Real success stories prove the potential: An e-commerce shop saves months of development time by using standard APIs (for payments, shipping, and reviews). A SaaS platform boosts customer retention by 30% by opening its APIs to third-party providers.
What’s crucial is that this added value can be measured—whether by time to first integration, number of active API users, or revenue generated through API-based features.
Understanding APIs Means Understanding How Digital Systems Think — And How Organizations Align With Them
You can reduce APIs to just ports, protocols, and payloads. Or you can see that they are the connecting element of digital systems. They enable reusability, scalability, and innovation.
And they need a strategy—not just when things get tough, but from the very beginning—because APIs aren’t a side note in software development.

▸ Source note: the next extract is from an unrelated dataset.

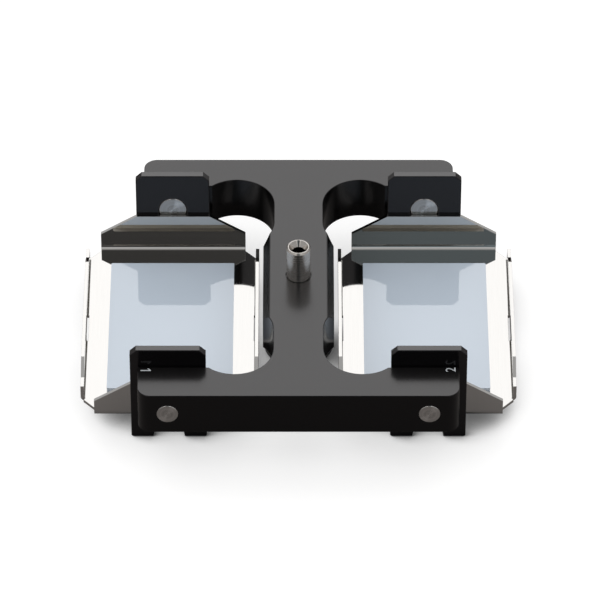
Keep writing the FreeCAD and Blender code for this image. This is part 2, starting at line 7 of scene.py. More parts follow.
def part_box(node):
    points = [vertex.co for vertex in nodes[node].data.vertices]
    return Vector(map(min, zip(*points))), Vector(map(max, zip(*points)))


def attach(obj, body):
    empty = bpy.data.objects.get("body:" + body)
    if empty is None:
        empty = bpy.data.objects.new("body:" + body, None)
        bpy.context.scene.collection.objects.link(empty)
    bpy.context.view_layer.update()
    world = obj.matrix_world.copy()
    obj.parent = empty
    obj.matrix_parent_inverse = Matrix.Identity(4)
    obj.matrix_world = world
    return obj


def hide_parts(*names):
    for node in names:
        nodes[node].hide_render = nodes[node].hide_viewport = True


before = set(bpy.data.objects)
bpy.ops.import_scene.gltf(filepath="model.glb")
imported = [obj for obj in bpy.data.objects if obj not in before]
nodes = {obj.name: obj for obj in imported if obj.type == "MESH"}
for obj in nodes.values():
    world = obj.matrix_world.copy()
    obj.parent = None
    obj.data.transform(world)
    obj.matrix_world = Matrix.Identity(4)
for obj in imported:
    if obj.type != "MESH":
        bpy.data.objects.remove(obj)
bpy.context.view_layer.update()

They’re not just a technical detail that “somehow comes with it.” When you truly understand APIs, you realize they are the silent framework, the operating system of the digital world. They separate inside from outside. They make things accessible without exposing them. They are both a boundary and a bridge. And that’s exactly why they’re so strategically important and becoming even more so—not obsolete.
In times of AI, data platforms, services, and interconnected ecosystems, APIs determine how well a system can connect—technically, organizationally, and economically. Those who design APIs intentionally don’t just shape software—they shape relationships, dependencies, and room to maneuver.
That’s why it’s worth not dismissing a simple question too quickly: “What exactly is an API?”
The answer is much more than a definition. It’s a key to digital understanding.